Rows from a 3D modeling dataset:
************
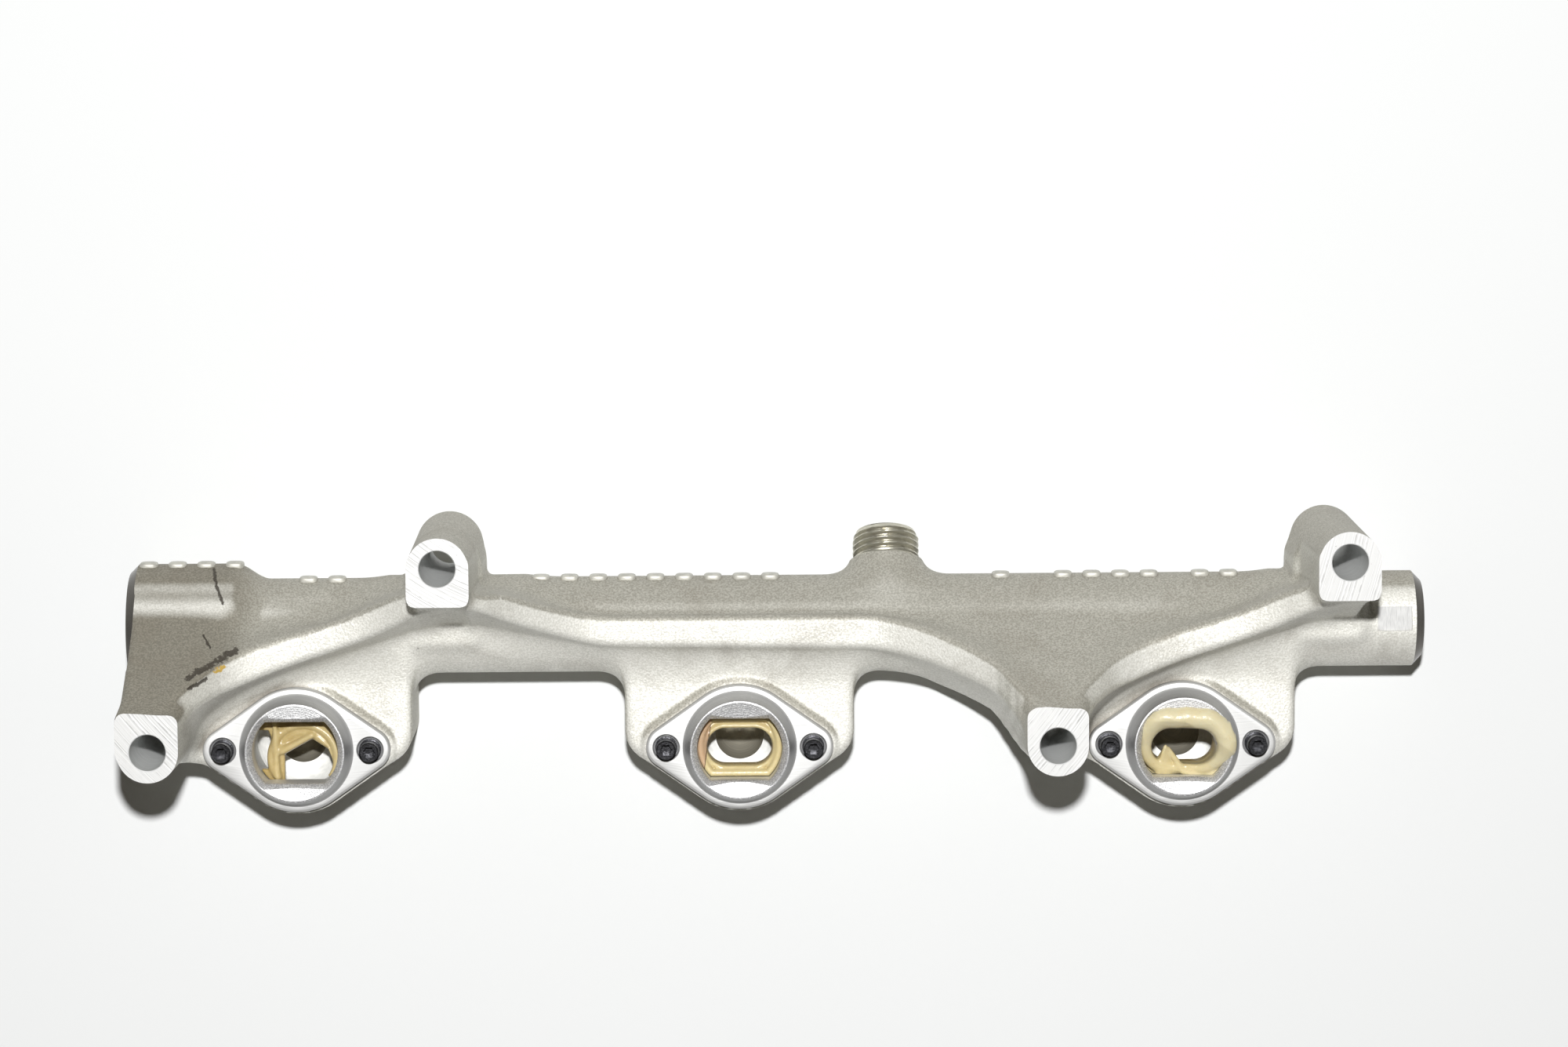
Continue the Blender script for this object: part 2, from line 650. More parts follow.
casting = dict(
    step=0.85, low=(-149.5, -19.0, -2.5), high=(167.5, 58.0, 66.0),
    draft=0.0177, flankAngle=28.0, hollow=0.9, wallSlope=0.3, wallDepth=26.0,
    softening=(-4.0, -2.0, 0.0, 2.0, 4.0),
    crestEdge=1.3, tubeBlend=4.0, postBlend=3.0, inletBlend=7.5, neckR=8.3,
    post=dict(corner=2.2, above=2.0, edge=1.2),
    apron=dict(inset=1.6, leanY=0.957, leanZ=0.29, halfWide=5.4, foot=18.0, edge=1.0, blend=3.0),
    saddle=dict(
        shift=0.5, y=35.5, halfX=8.9, halfY=11.5, corner=3.5,
        low=8.0, high=29.0, edge=2.0, blend=2.5,
    ),
    boss=dict(y=10.6, halfX=27.5, halfY=15.0, corner=8.0, high=27.0, edge=1.6, blend=7.0),
    pad=dict(grow=0.9, edge=0.8, blend=1.2),
    # Stations along the ribs: place along the rail, low side, high side, crest and root.
    arms=((-38.5, 4.4, 13.2, 61.4, 8.0), (-29.5, 4.4, 13.2, 60.0, 8.0)),
    rise=(
        (-24.0, 12.0, 18.0, 54.5, 14.0), (-20.0, 14.6, 21.5, 48.0, 16.0),
        (-12.5, 17.2, 25.0, 42.0, 16.0), (-2.0, 21.2, 28.4, 40.0, 16.0),
        (11.5, 25.6, 32.4, 40.0, 16.0), (20.8, 29.3, 36.6, 42.5, 16.0),
        (29.5, 34.4, 41.0, 49.0, 16.0), (34.0, 37.0, 42.0, 51.0, 16.0),
    ),
    valley=(
        (-63.4, 37.2, 43.0, 54.0, 16.0), (-53.3, 31.9, 37.8, 44.0, 16.0),
        (-40.8, 27.3, 33.4, 36.0, 16.0), (-33.0, 25.0, 31.9, 33.5, 16.0),
        (33.0, 24.0, 31.9, 33.5, 16.0), (44.1, 21.9, 29.4, 38.5, 14.0),
        (56.7, 17.4, 24.4, 46.0, 10.0), (64.6, 13.2, 19.6, 53.0, 8.0),
    ),
)

# What is cut from the casting: corners of boxes, and turned outlines as (distance along, radius).
cuts = dict(
    aboveFaces=((-170, -30, rail["postFace"]), (180, 70, 80)),
    keyFlat=((153.0, 26.5, 27.5), (161.3, 32.3, 33.0)),
    postHole=((5.0, 4.8), (21.5, 4.8), (21.5, 4.25), (61.5, 4.25), (62.0, 4.75)),
    tappedHole=((18.0, 1.55), (30.0, 1.55)),
    cupBore=((3.6, 0.4), (4.6, 3.0), (8.0, 5.2), (11.8, 5.9)),
    cupLedge=((11.4, 6.1), (12.5, 10.2), (13.2, 11.0), (33.0, 11.0)),
    leftEnd=((-2.3, 15.5), (0.0, 13.2), (0.0, 0.0), (12.0, 0.0), (12.0, 30.0), (-2.1, 30.0)),
    rightEnd=((-3.0, 12.4), (0.0, 9.3), (0.0, 0.0), (12.0, 0.0), (12.0, 30.0), (-3.0, 30.0)),
    port=((-60.0, 6.0), (-22.0, 6.0), (-22.0, 10.2), (3.0, 10.2)),
    inletBore=((8.0, 4.6), (40.0, 4.6)),
    inletFace=((rail["collar"], 14.0), (40.0, 14.0)),
)


def tubeRadius(x):
    start = rail["leftX"] + rail["leftLong"]
    return rail["leftR"] + (rail["tubeR"] - rail["leftR"]) * ease((x - start) / rail["shoulder"])


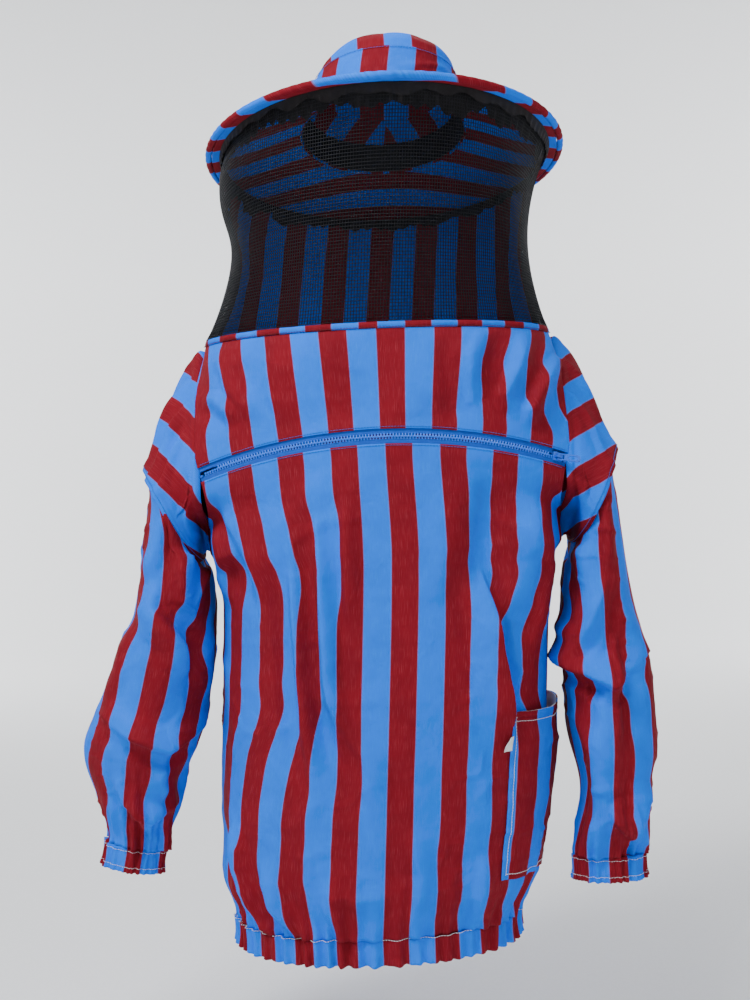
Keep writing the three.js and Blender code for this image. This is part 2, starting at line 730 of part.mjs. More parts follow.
const yokeRows = [0, 0.2, 0.4, 0.6, 0.8, 1 - LAP_SHARE, 1];
place('front_yoke', sheet(yokePoint, COLUMNS, yokeRows, CLOTH, -1, 1), 'stripe');
const weltTop = (u) => collarPoint(4 * u, WELT_HEIGHT / 2);
place(
  'collar_welt',
  outlineRing(
    weltTop,
    [
      [0, 0],
      [0, WELT_HEIGHT],
      [WELT_THICKNESS, WELT_HEIGHT],
      [WELT_THICKNESS, 0],
    ],
    36,
    down,
  ),
  'crossStripe',
);

// ---------------------------------------------------------------- hat, in the tilted hat group's own frame

const bindingOpening = THREE.MathUtils.degToRad(38);
const clothEdge = BRIM_RADIUS - BINDING_RADIUS * Math.cos(bindingOpening) - GAP;
const VEIL_SHARE = (VEIL_TOP_RADIUS - CROWN_HALF_WIDTH) / (clothEdge - CROWN_HALF_WIDTH);

// Height of the brim's middle layer at a share of the way from the crown to the rim.
function brimHeight(share) {
  return BRIM_RISE * (1 - share) ** 1.25;
}

function brimPoint(around, share, lift, outerRadius) {
  const angle = around * TURN;
  const across = lerp(CROWN_HALF_WIDTH, outerRadius, share);
  const deep = lerp(CROWN_HALF_LENGTH, outerRadius, share);
  return vec(across * Math.sin(angle), -deep * Math.cos(angle), brimHeight(share) + lift);
}

function brimLayer(middle, thickness, outerRadius) {
  const sections = [];
  const shares = [0, 0.4, VEIL_SHARE, 1];
  const segments = HAT_SIDES;
  for (let i = 0; i < segments; i++) {
    const u = i / segments;
    const start = (GAP + 0.2) / (outerRadius - CROWN_HALF_WIDTH);
    const at = (share, lift) => brimPoint(u, lerp(start, 1, share), middle + lift, outerRadius);
    sections.push([
      ...shares.map((share) => at(share, thickness / 2)),
      ...shares.toReversed().map((share) => at(share, -thickness / 2)),
    ]);
  }
  sections.push(sections[0]);
  return facingOut(new LoftGeometry(sections));
}

const layerStep = (STIFFENER + THIN_CLOTH) / 2 + GAP;
place('brim_stiffener', brimLayer(0, STIFFENER, clothEdge), 'stiffener', hat);
place('brim_upper_cloth', brimLayer(layerStep, THIN_CLOTH, clothEdge), 'crossStripe', hat);
place('brim_under_cloth', brimLayer(-layerStep, THIN_CLOTH, clothEdge), 'crossStripe', hat);

const rim = (u) => vec(BRIM_RADIUS * Math.sin(u * TURN), -BRIM_RADIUS * Math.cos(u * TURN), 0);
const wireOutline = [];
for (let i = 0; i < 6; i++) {
  const angle = (i / 6) * TURN;
  wireOutline.push([HOOP_WIRE_RADIUS * Math.cos(angle), HOOP_WIRE_RADIUS * Math.sin(angle)]);
}
place('brim_wire', outlineRing(rim, wireOutline, HAT_SIDES, down), 'wire', hat);

// The binding wraps the hoop and is open towards the brim's layers.
const bindingOutline = [];
const bindingInside = HOOP_WIRE_RADIUS + 2 * GAP;
for (const [radius, shares] of [[BINDING_RADIUS, evenly(5)], [bindingInside, evenly(5).toReversed()]]) {
  for (const share of shares) {
    const angle = lerp(bindingOpening, TURN - bindingOpening, share);
    bindingOutline.push([radius * Math.cos(angle), radius * Math.sin(angle)]);
  }
}
place('brim_binding', outlineRing(rim, bindingOutline, HAT_SIDES, down), 'crossStripe', hat);

// Crown wall and crown top.
function crownPoint(around, share, inwards = 0) {
  const angle = around * TURN;
  const z = lerp(CROWN_WALL_TOP, BRIM_RISE - 2.5, share);
  const low = smoothstep(share, 0.85, 0.95);
  const width = lerp(CROWN_TOP_HALF_WIDTH, CROWN_HALF_WIDTH, lerp(share, 1, low)) - inwards;
  const length = width + CROWN_HALF_LENGTH - CROWN_HALF_WIDTH;
  return vec(width * Math.sin(angle), -length * Math.cos(angle), z);
}
place('crown_wall', tube((u, v) => crownPoint(u, v), HAT_SIDES, 3, CLOTH), 'stripe', hat);

const dome = [[0, 1], [36, 0.95], [63, 0.62], [77, 0.28], [CROWN_TOP_HALF_WIDTH, 0]];
const domeRise = CROWN_HEIGHT - CROWN_WALL_TOP - GAP;
const domeOutline = dome.map(([r, share]) => new THREE.Vector2(r, share * domeRise));
const domeInside = dome.map(([r, share]) => new THREE.Vector2(
  Math.max(0, r - CLOTH * (r > 70 ? 1 : 0.4)),
  Math.max(0, share * domeRise - (r > 70 ? 0.6 * CLOTH : CLOTH)),
));
const domeGeometry = new THREE.LatheGeometry([...domeInside, ...domeOutline.toReversed()], HAT_SIDES);
domeGeometry.rotateX(HALF_PI);
domeGeometry.scale(1, 1 + (CROWN_HALF_LENGTH - CROWN_HALF_WIDTH) / CROWN_TOP_HALF_WIDTH, 1);
domeGeometry.translate(0, 0, CROWN_WALL_TOP + GAP);
place('crown_top', geometryOf(solid(facingOut(domeGeometry))), 'stripe', hat);

const bandTop = 1 - (SWEATBAND_HEIGHT / (CROWN_WALL_TOP - BRIM_RISE));
place(
  'sweatband',
  tube((u, v) => crownPoint(u, lerp(bandTop, 0.97, v), CLOTH + 2 * GAP), HAT_SIDES, 1, THIN_CLOTH),
  'band',
  hat,
);

// ---------------------------------------------------------------- veil

const underBrim = -layerStep - THIN_CLOTH / 2 - GAP;
function hatToJacket(point) {
  return point.applyAxisAngle(vec(1, 0, 0), -BRIM_TILT).add(vec(HAT_SWAY, 0, BRIM_Z));
}

// The veil hangs from under the brim (v 0) to the welt (v 1). angle turns from front to wearer's left.
const veilBottom = WELT_HEIGHT / 2 + 2.5 * GAP;
function veilPoint(angle, v, inwards = 0) {
  const radius = VEIL_TOP_RADIUS - inwards;
  const top = hatToJacket(
    vec(radius * Math.sin(angle), -radius * Math.cos(angle), brimHeight(VEIL_SHARE) + underBrim - GAP),
  );
  const bottom = collarPoint(angle / HALF_PI, veilBottom, inwards);
  const point = top.lerp(bottom, v);
  const drawn = Math.sin(v * Math.PI) ** 0.8 * (VEIL_WAIST * Math.sin(angle) ** 2 + 5);
  point.x -= drawn * Math.sin(angle);
  point.y += drawn * Math.cos(angle) * 0.6;
  return point;
}
const veilRows = [0.001, 0.09, 0.28, 0.5, 0.72, 0.92, 0.999];
const netGap = GAP / CHEST_HALF_WIDTH;
place(
  'veil_front_net',
  sheet((u, v) => veilPoint(lerp(-NET_EDGE, NET_EDGE, u), v), 24, veilRows, NET),
  'net',
);
place(
  'veil_back_panel',
  sheet(
    (u, v) => veilPoint(lerp(NET_EDGE + netGap, TURN - NET_EDGE - netGap, u), v),
    16,
    veilRows,
    NET,
  ),
  'stripe',
);
const bandAngle = SIDE_BAND_WIDTH / VEIL_TOP_RADIUS;
for (const [side, name] of [[1, 'left'], [-1, 'right']]) {
  const middle = side * NET_EDGE;
  place(
    `veil_side_band_${name}`,
    sheet(
      (u, v) => veilPoint(
        lerp(middle - bandAngle / 2, middle + bandAngle / 2, u),
        v,
        NET + 3 * GAP,
      ),
      2,
      veilRows.slice(1, -1),
      NET,
    ),
    'band',
  );
}
const gatherShare = GATHER_BAND_HEIGHT / (BRIM_Z - veilBottom);
place(
  'veil_gather_band',
  tube((u, v) => veilPoint(u * TURN, lerp(0.002, gatherShare, v), NET + 3 * GAP), HAT_SIDES, 1, NET),
  'band',
);

export default jacket;
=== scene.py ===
"""Looks of a striped cotton beekeeping jacket with an attached round hat and net veil.

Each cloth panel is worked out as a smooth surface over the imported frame, in millimetres, and its folds,
gathers and pleats are added along the surface's own direction. The stripes lie on the finished surface by
its length across, so that a fold takes up cloth and narrows them as it does in real cloth.
"""

import math

import bpy
import numpy as np
from mathutils import Matrix, Vector


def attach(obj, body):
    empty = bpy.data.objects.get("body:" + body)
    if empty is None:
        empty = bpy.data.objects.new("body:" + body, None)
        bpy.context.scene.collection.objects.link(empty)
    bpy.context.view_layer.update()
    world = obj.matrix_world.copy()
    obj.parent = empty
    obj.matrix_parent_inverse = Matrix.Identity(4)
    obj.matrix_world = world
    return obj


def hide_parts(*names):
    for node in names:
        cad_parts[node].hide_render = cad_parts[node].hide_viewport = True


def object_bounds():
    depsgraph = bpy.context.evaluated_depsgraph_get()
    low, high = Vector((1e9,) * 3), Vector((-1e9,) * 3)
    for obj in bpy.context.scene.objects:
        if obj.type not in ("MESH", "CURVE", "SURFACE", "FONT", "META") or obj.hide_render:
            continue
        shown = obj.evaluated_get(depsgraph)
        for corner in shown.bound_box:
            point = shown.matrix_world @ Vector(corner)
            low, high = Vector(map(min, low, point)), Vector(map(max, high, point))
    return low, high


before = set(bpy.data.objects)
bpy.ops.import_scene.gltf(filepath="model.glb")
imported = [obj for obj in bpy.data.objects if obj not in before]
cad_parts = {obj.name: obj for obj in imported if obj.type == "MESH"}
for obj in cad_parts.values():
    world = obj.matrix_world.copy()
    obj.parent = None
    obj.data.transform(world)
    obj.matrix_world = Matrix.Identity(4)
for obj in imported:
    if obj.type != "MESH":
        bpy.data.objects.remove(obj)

CAD_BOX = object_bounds()

bl_info = {
    "name": "Beekeeping jacket",
    "version": (1, 0, 0),
    "blender": (4, 5, 0),
    "location": "View3D > Sidebar > Jacket",
    "description": "Makes the cloth, veil, zip and stage of a striped beekeeping jacket",
    "category": "Object",
}

# ---------------------------------------------------------------- sizes shared with the frame, in millimetres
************
Short task — Your task is to reproduce exactly the lines beginning at the line containing "const bandAngle = SIDE_BAND_WIDTH" and ending at the line containing "if empty is", inclusive.

Result for this exercise —
const bandAngle = SIDE_BAND_WIDTH / VEIL_TOP_RADIUS;
for (const [side, name] of [[1, 'left'], [-1, 'right']]) {
  const middle = side * NET_EDGE;
  place(
    `veil_side_band_${name}`,
    sheet(
      (u, v) => veilPoint(
        lerp(middle - bandAngle / 2, middle + bandAngle / 2, u),
        v,
        NET + 3 * GAP,
      ),
      2,
      veilRows.slice(1, -1),
      NET,
    ),
    'band',
  );
}
const gatherShare = GATHER_BAND_HEIGHT / (BRIM_Z - veilBottom);
place(
  'veil_gather_band',
  tube((u, v) => veilPoint(u * TURN, lerp(0.002, gatherShare, v), NET + 3 * GAP), HAT_SIDES, 1, NET),
  'band',
);

export default jacket;
=== scene.py ===
"""Looks of a striped cotton beekeeping jacket with an attached round hat and net veil.

Each cloth panel is worked out as a smooth surface over the imported frame, in millimetres, and its folds,
gathers and pleats are added along the surface's own direction. The stripes lie on the finished surface by
its length across, so that a fold takes up cloth and narrows them as it does in real cloth.
"""

import math

import bpy
import numpy as np
from mathutils import Matrix, Vector


def attach(obj, body):
    empty = bpy.data.objects.get("body:" + body)
    if empty is None:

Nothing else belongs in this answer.